After choosing Woking and Bayer Leverkusen in previous years, we selected Inter Miami this year because one of the match team members, David, lives and works in America and because of the unique scenario an expansion team presents. Needless to say, these have shown that we have some people in the office who are very good at the game, and that I am most certainly not one of those.
Jonny: I think I was incredibly lucky to win the challenge this year – I was one of two people in the office to get knocked out in the first round of the MLS playoffs. Winning the US Cup carried me through. I also benefitted from Russell (last year’s winner) capitulating when he ran out of international player slots.
Tom: I wouldn't say I was the best manager in the office, but I'm in the top one.
Finally, why do you love FM?
Josh: I love FM for the stories it lets you create. They take you through all the emotions you experience in football, by giving you a believable football world that you’re just one tiny part of. I’ve been playing the game for 20 years and it’s still as magical to me as it was on day one.
Jonny: No other game lets me build a legacy in a world of my own. One moment I could feel like the next Johan Cruyff, showing the world a beautiful new style of football, while the next moment I’m throwing my laptop out the window because I’ve just been knocked out by Cluj on away goals.

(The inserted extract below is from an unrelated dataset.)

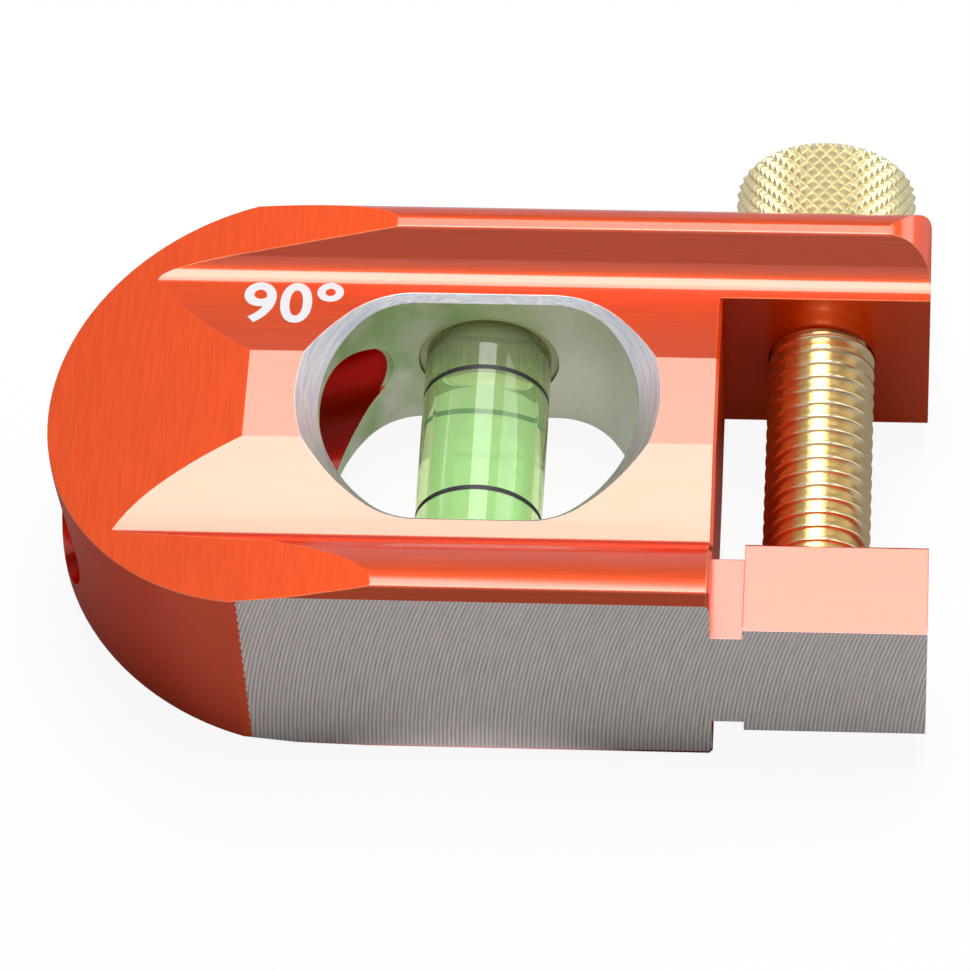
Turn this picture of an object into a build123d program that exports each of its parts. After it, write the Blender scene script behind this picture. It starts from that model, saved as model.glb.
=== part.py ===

Tom: Because it’s a game that envelopes you like nothing else on the market. You really do get immersed into every aspect of the game and get attached to the players and teams you manage to the point where you’re up into the early hours saying you’ll just play one more game because you know that you’re a small step away from getting your front three to gel. Show me another game that forces you to think in the way that FM does, that makes you feel so powerless and yet so in control. Quite simply, it’s an absolute masterpiece.